[3D code data]
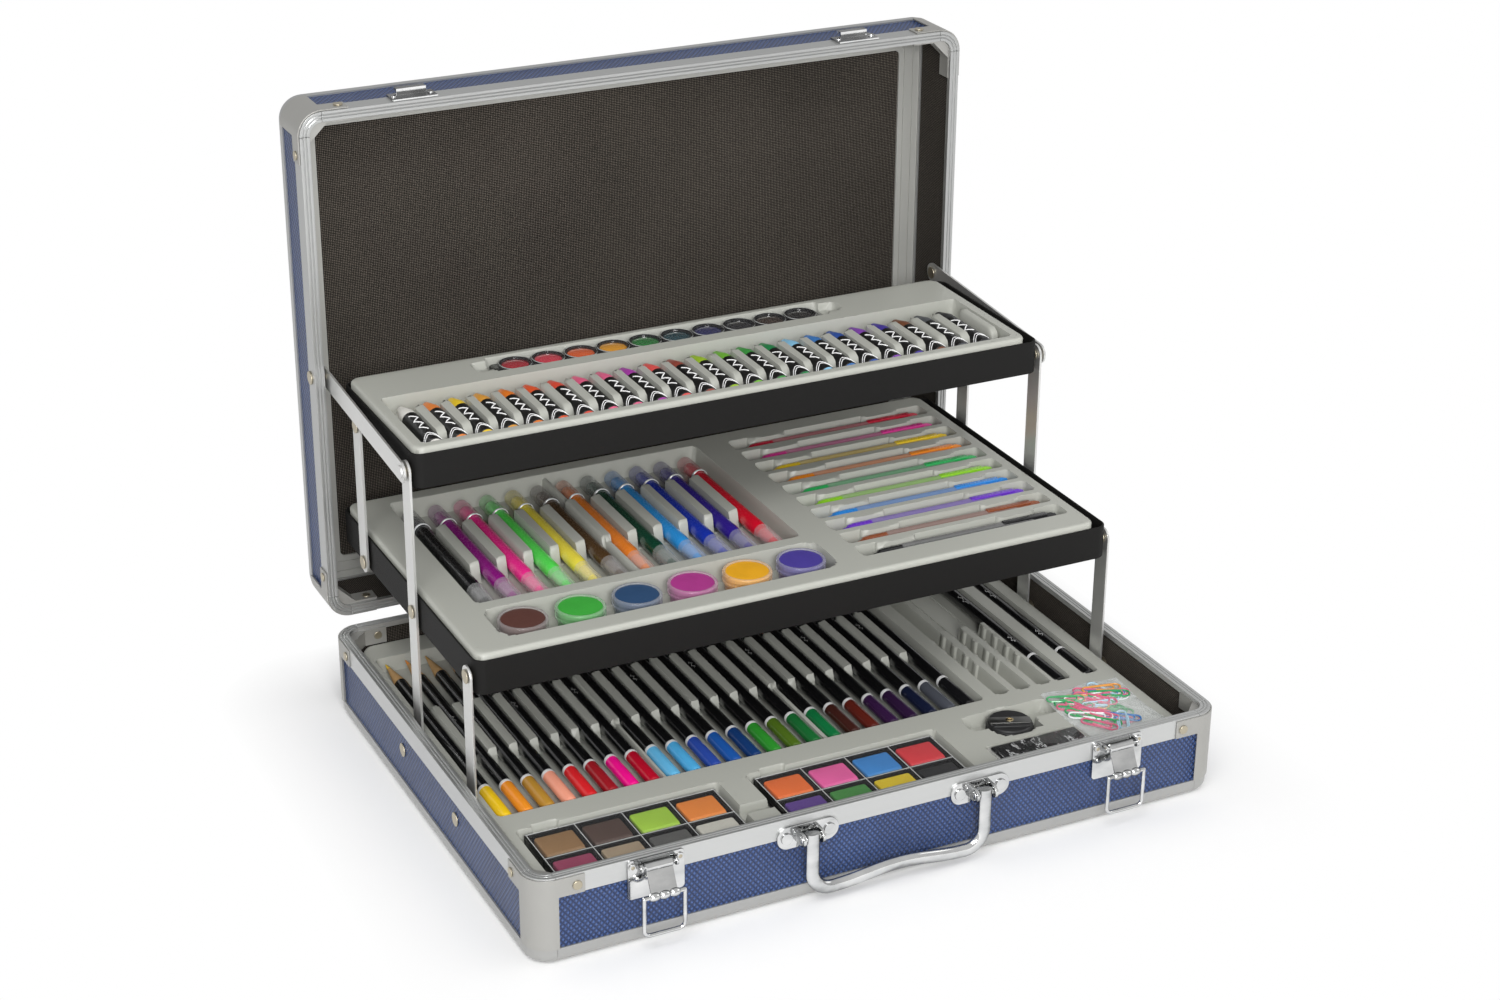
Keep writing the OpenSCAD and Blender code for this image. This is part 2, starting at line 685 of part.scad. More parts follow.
pot_x0 = felt_x0 + 6.6;
pot_pitch = 30.5;
pot_n = floor((gel_x0 - 15 - pot_x0)/pot_pitch) + 1;
pot_x = [for (k = [0:pot_n - 1]) pot_x0 + pot_pitch*k];
pot_y = mid_y0 + 30.5;
felt_pocket = [felt_x0 - 8.4, felt_x0 + (felt_n - 1)*felt_pitch + 10, felt_y0 - 2,
  mid_y0 + mid_d - 12, 11, 4];
pot_pocket = [pot_x0 - 16, pot_x[pot_n - 1] + 15, pot_y - 16, pot_y + 15.5, 12, 10];
gel_pockets = [for (k = [0:9]) [gel_x0, gel_x0 + 122, gel_y0 + gel_pitch*k - 6,
  gel_y0 + gel_pitch*k + 6, 10, 3]];
module middle_tray_insert() {
  color("silver") difference() {
    union() {
      insert_shell(mid_y0, mid_d, mid_z, mid_top);
      for (p = concat([felt_pocket, pot_pocket], gel_pockets)) pocket_skin(p, mid_top);
    }
    difference() {
      pocket(felt_pocket, mid_top);
      for (k = [0:felt_n - 2])
        translate([felt_x0 + (k + 0.5)*felt_pitch, felt_y0 + 55, mid_top - 12])
          rbox(4.6, k == 5 ? 150 : 46, 12, 2);
    }
    for (p = concat([pot_pocket], gel_pockets)) pocket(p, mid_top);
  }
}
module middle_tray_pins() {
  color("gainsboro") {
    tray_pin(q_y, q_z);
    tray_pin(front_y, q_z);
    tray_pin(rear_y, q_z + rear_dz);
  }
}
module felt_pens() {
  color("tomato") for (k = [0:felt_n - 1])
    ycyl(felt_r - 0.5, felt_y0 + 15, felt_y0 + 119, felt_x0 + k*felt_pitch, mid_top - 6);
}
module felt_pen_caps() {
  color("white") for (k = [0:felt_n - 1])
    ycyl(felt_r, felt_y0, felt_y0 + 14.8, felt_x0 + k*felt_pitch, mid_top - 6);
}
module gel_pens() {
  color("violet") for (k = [0:9])
    xcyl(4.3, gel_x0 + 3, gel_x0 + 119, gel_y0 + gel_pitch*k, mid_top - 5.3);
}
module paint_pots() {
  color("white") for (x = pot_x) translate([x, pot_y, mid_top - 12])
    difference() {
      cylinder(h = 12, r = pot_r);
      translate([0, 0, 10.4]) cylinder(h = 3, r = pot_r - 2);
    }
}
module pot_paints() {
  color("orange") for (x = pot_x) translate([x, pot_y, mid_top - 1.6])
    cylinder(h = 1, r = pot_r - 2.1);
}
module top_tray_box() {
  color("dimgray") tray_box(top_y0, top_d, top_z);
}
pastel_x0 = ins_x0 + 14;
pastel_n = floor((ins_w - 34)/13.5) + 1;
pastel_pitch = (ins_w - 34)/(pastel_n - 1);
pastel_y0 = top_y0 + 10.5;
cake_n = 10;
cake_pitch = 18.6;
strip_w = cake_n*cake_pitch + 6;
cake_x = ins_x - 2.5;
cake_at = [for (k = [0:cake_n - 1]) (k - (cake_n - 1)/2)*cake_pitch];
cake_y = top_y0 + top_d - 16;
pastel_pocket = [ins_x0 + 6, ins_x1 - 6, pastel_y0 - 2.5, pastel_y0 + 59, 9.5, 3];
cake_pocket = [cake_x - strip_w/2 - 2, cake_x + strip_w/2 + 2, cake_y - 9.5, cake_y + 9.5, 7, 4];
cake_notch = [cake_x - strip_w/2 - 11, cake_x + strip_w/2 + 11, cake_y - 6, cake_y + 6, 4, 5];
module top_tray_insert() {
  color("silver") difference() {
    union() {
      insert_shell(top_y0, top_d, top_z, top_top);
      for (p = [pastel_pocket, cake_pocket, cake_notch]) pocket_skin(p, top_top);
    }
    difference() {
      pocket(pastel_pocket, top_top);
      for (k = [0:pastel_n - 2])
        translate([pastel_x0 + (k + 0.5)*pastel_pitch, pastel_y0 + 26, top_top - 10])
          rbox(3.6, 34, 10, 1.7);
    }
    for (p = [cake_pocket, cake_notch]) pocket(p, top_top);
  }
}
module top_tray_pins() {
  color("gainsboro") {
    tray_pin(q_y, r_z);
    tray_pin(rear_y, r_z + rear_dz);
  }
}
module oil_pastels() {
  color("black") for (k = [0:pastel_n - 1])
    translate([pastel_x0 + k*pastel_pitch, pastel_y0, top_top - 4.9]) rotate([-90, 0, 0]) {
      cylinder(h = 44, r = pastel_r);
      translate([0, 0, 44]) cylinder(h = 9, r1 = pastel_r, r2 = 1.6);
    }
}
module watercolour_strip() {
  color("black") translate([cake_x, cake_y, top_top - 7]) difference() {
    rbox(strip_w, 17.6, 6.4, 3);
    for (x = cake_at) translate([x, 0, 1]) cylinder(h = 6, r = 8);
  }
}
module watercolour_cakes() {
  color("orange") for (x = cake_at)
    translate([cake_x + x, cake_y, top_top - 6]) cylinder(h = 4, r = 7.6);
}

base_floor();
base_wall_panels();
base_rim_rails();
base_bottom_trim();
base_corner_posts();
base_corner_gussets();
base_liner();
base_insert();
base_rivets();
pivot_rivets();
hinge_base_leaves();
hinge_pins();
handle_brackets();
latch_plates();
colour_pencils();
sketch_pencils();
palette_frames();
palette_cakes();
sharpener();
eraser();
clip_bag();
lid_panel();
lid_wall_panels();
lid_rim_rails();
lid_edge_trim();
lid_corner_posts();
lid_corner_gussets();
lid_liner();
lid_edge_rail();
lid_rivets();
lid_pins();
lid_strikers();
hinge_lid_leaves();
long_arms();
front_arms();
rear_arms();
lid_arms();
middle_tray_box();
middle_tray_insert();
middle_tray_pins();
felt_pens();
felt_pen_caps();
gel_pens();
paint_pots();
pot_paints();
top_tray_box();
top_tray_insert();
top_tray_pins();
oil_pastels();
watercolour_strip();
watercolour_cakes();
handle();
latch_lever_left();
latch_lever_right();
latch_bail_left();
latch_bail_right();
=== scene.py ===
import json
import math
import random

import bmesh
import bpy
import numpy as np
from mathutils import Matrix, Vector

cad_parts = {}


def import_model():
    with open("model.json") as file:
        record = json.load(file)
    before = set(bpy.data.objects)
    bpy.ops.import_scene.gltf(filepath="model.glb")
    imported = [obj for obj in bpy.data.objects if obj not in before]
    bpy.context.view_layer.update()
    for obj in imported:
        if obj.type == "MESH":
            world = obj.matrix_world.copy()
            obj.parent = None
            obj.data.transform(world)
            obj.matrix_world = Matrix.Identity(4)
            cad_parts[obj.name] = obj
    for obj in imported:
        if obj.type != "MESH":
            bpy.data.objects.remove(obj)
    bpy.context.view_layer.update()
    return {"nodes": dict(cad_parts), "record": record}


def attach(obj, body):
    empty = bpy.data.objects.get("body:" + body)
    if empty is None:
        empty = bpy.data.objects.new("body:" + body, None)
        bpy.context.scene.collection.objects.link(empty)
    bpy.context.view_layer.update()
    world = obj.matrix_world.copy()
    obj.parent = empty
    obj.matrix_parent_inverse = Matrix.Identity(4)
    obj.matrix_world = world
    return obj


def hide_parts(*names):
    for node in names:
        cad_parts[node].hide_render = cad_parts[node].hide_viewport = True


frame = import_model()

MM = 0.001
PI = math.pi
rng = random.Random(7)


# ---------------------------------------------------------------- colours
def paint(code):
    """A colour written as six hexadecimal digits, as a linear RGBA."""
    parts = [int(code[i:i + 2], 16) / 255 for i in (0, 2, 4)]
    return tuple(c / 12.92 if c < 0.04045 else ((c + 0.055) / 1.055) ** 2.4 for c in parts) + (1.0,)


def paints(codes):
    return [paint(c) for c in codes.split()]


def darker(colour, share):
    return tuple(c * share for c in colour)


def see_through(colour, white, share):
    """A colour as it shows through clear or milky plastic: some white and a share of itself."""
    return tuple(white + share * c for c in colour[:3]) + (1.0,)


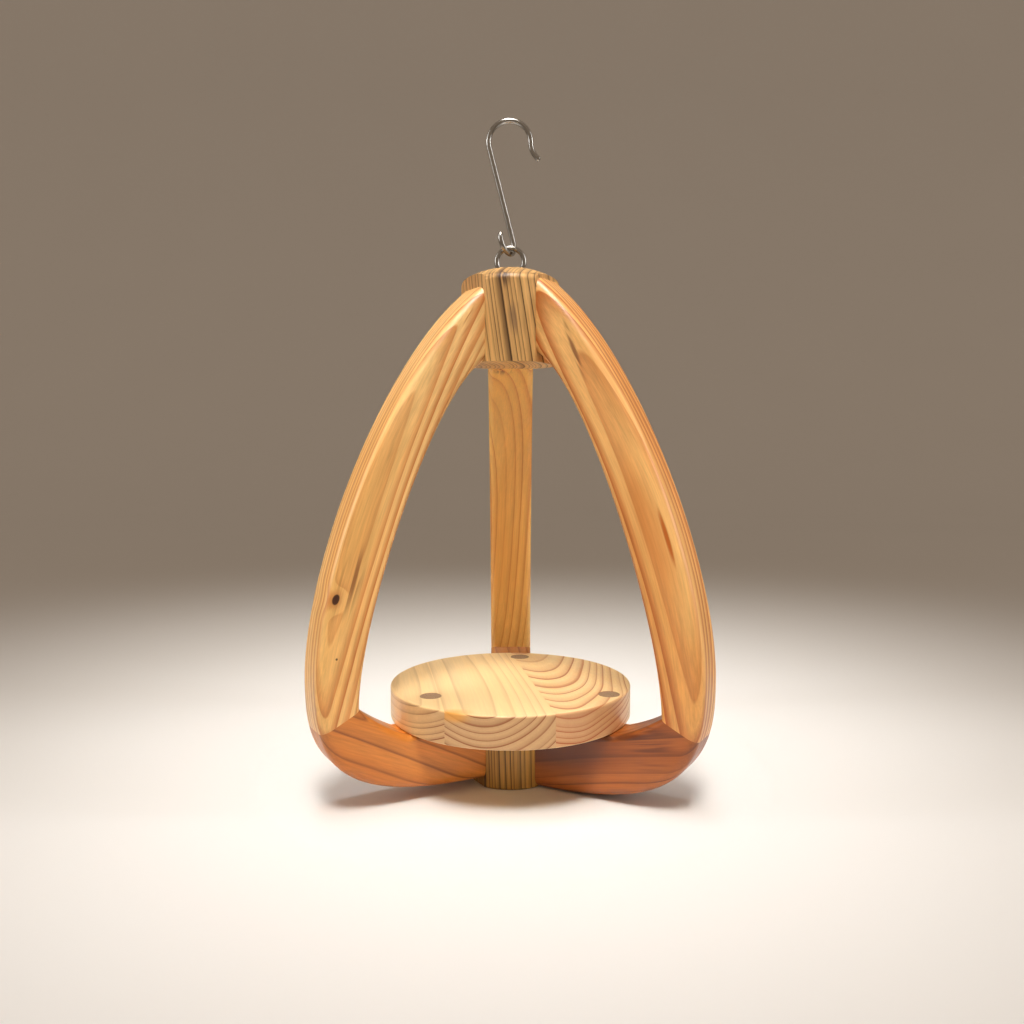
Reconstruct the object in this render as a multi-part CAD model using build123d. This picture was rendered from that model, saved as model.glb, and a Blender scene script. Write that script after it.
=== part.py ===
from build123d import *
import math
import os

# A hanging pine stand: three curved arms join a domed hub to a short post, and carry a round tray.
# Millimetres and degrees.  The floor is z = 0 and the stand's own axis is x = y = 0.

# Where each arm points, how high its head meets the hub, and how far its shaped foot clears the floor.
arm_angles = {"back": 90.0, "left": 210.0, "right": 330.0}
arm_heads = {"back": 283.0, "left": 280.4, "right": 285.4}
foot_lifts = {"back": 2.0, "left": 4.8, "right": 0.0}

# Hub and post: round blocks with a flat for each arm to butt against.
block_diameter = 56.0
flat_depth = 4.0
hub_underside = 239.4
hub_wall = 46.4
dome_height = 8.0
dome_easing = 2.5
post_chamfer = 1.0

# Arms.  A pull is how far a curve's end keeps to its direction before it bends away.
arm_thickness = 27.5
arm_reach = 120.6
belly_height = 69.0
head_depth = 41.0
back_roundover = 6.0
inner_roundover = 3.5
back_fall = 38.6
back_pulls = (64.0, 62.0)
heel_pulls = (34.5, 88.0)
inner_fall = 31.5
inner_pulls = (36.0, 44.0)
sole_reach = 28.0
mitre_inset = 22.8
mitre_height = 51.0
mitre_slope = 27.0
ramp_rise = 1.2

# Tray: three boards glued edge to edge, turned a little from front to back.
tray_diameter = 140.0
tray_thickness = 18.1
tray_easing = 1.2
seat_height = 37.5
rim_clearance = 1.0
board_turn = 9.8
board_joints = (-44.2, 12.0)

# Pegs through the tray: distance in from its rim, and share of the arm's width they stray sideways.
peg_diameter = 12.0
peg_length = 38.0
peg_side_wood = 1.75
peg_places = {"back": (11.8, -1.0), "left": (15.7, 1.0), "right": (8.0, 0.4)}

# Hidden joinery.
dowel_diameter = 8.0
dowel_length = 24.0
dowel_cover = 3.6
dowel_pitch = 12.0
tongue_thickness = 8.0
tongue_width = 14.0
tongue_length = 24.0

# Screw eye, half sunk in a round recess in the top of the hub.
eye_wire = 2.8
eye_inside = 12.6
eye_lift = 3.7
eye_shank_diameter = 3.6
eye_shank_length = 20.0
eye_point_length = 4.0
recess_clearance = 1.2
recess_floor_gap = 0.4

# S-hook: its small bow hangs in the eye, and its large bow takes the nail or branch.
hook_wire = 3.0
hook_large_bow = 12.0
hook_small_bow = 7.0
hook_lean = 14.5
hook_twist = 60.0
hook_shank = 54.7
hook_small_turn = 215.0
hook_flare_radius = 12.0
hook_flare_turn = 50.0
hook_gap = 0.42
hook_tip_easing = 1.1

# Sizes that follow from the ones above.
block_radius = block_diameter / 2
flat_distance = block_radius - flat_depth
hub_wall_top = hub_underside + hub_wall
hub_top = hub_wall_top + dome_height
tray_radius = tray_diameter / 2
tray_top = seat_height + tray_thickness
eye_radius = (eye_inside + eye_wire) / 2
eye_height = hub_top + eye_lift
eye_foot = eye_height - eye_radius - eye_wire / 2
recess_floor = eye_foot - recess_floor_gap
recess_radius = eye_radius + eye_wire / 2 + recess_clearance
eye_top = eye_height + eye_radius


def turned(solid, name):
    """Swing something made along +X round to the named arm."""
    return Rot(0, 0, arm_angles[name]) * solid


def upright(*edges):
    """Thicken an outline drawn in radius and height to an arm's full thickness."""
    outline = make_face([Plane.XZ * edge for edge in edges])
    return extrude(outline, arm_thickness / 2, both=True)


def mitre_corner(name):
    return Vector(arm_reach - mitre_inset, mitre_height + foot_lifts[name])


def downhill(slope):
    """A direction that points away from the axis and down by the given slope."""
    return Vector(math.cos(math.radians(slope)), -math.sin(math.radians(slope)))


def back_edge(name):
    """The arm's back, from its head down to the belly."""
    top = Vector(flat_distance, arm_heads[name])
    belly = Vector(arm_reach, belly_height)
    return Bezier(top, top + downhill(back_fall) * back_pulls[0], belly + Vector(0, back_pulls[1]), belly)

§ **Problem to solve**
From the line containing "base_floor();" down to the line containing "cad_parts[obj.name] = obj" in the material above, reproduce every line exactly, including the two end lines.

§ **Correct result**
base_floor();
base_wall_panels();
base_rim_rails();
base_bottom_trim();
base_corner_posts();
base_corner_gussets();
base_liner();
base_insert();
base_rivets();
pivot_rivets();
hinge_base_leaves();
hinge_pins();
handle_brackets();
latch_plates();
colour_pencils();
sketch_pencils();
palette_frames();
palette_cakes();
sharpener();
eraser();
clip_bag();
lid_panel();
lid_wall_panels();
lid_rim_rails();
lid_edge_trim();
lid_corner_posts();
lid_corner_gussets();
lid_liner();
lid_edge_rail();
lid_rivets();
lid_pins();
lid_strikers();
hinge_lid_leaves();
long_arms();
front_arms();
rear_arms();
lid_arms();
middle_tray_box();
middle_tray_insert();
middle_tray_pins();
felt_pens();
felt_pen_caps();
gel_pens();
paint_pots();
pot_paints();
top_tray_box();
top_tray_insert();
top_tray_pins();
oil_pastels();
watercolour_strip();
watercolour_cakes();
handle();
latch_lever_left();
latch_lever_right();
latch_bail_left();
latch_bail_right();
=== scene.py ===
import json
import math
import random

import bmesh
import bpy
import numpy as np
from mathutils import Matrix, Vector

cad_parts = {}


def import_model():
    with open("model.json") as file:
        record = json.load(file)
    before = set(bpy.data.objects)
    bpy.ops.import_scene.gltf(filepath="model.glb")
    imported = [obj for obj in bpy.data.objects if obj not in before]
    bpy.context.view_layer.update()
    for obj in imported:
        if obj.type == "MESH":
            world = obj.matrix_world.copy()
            obj.parent = None
            obj.data.transform(world)
            obj.matrix_world = Matrix.Identity(4)
            cad_parts[obj.name] = obj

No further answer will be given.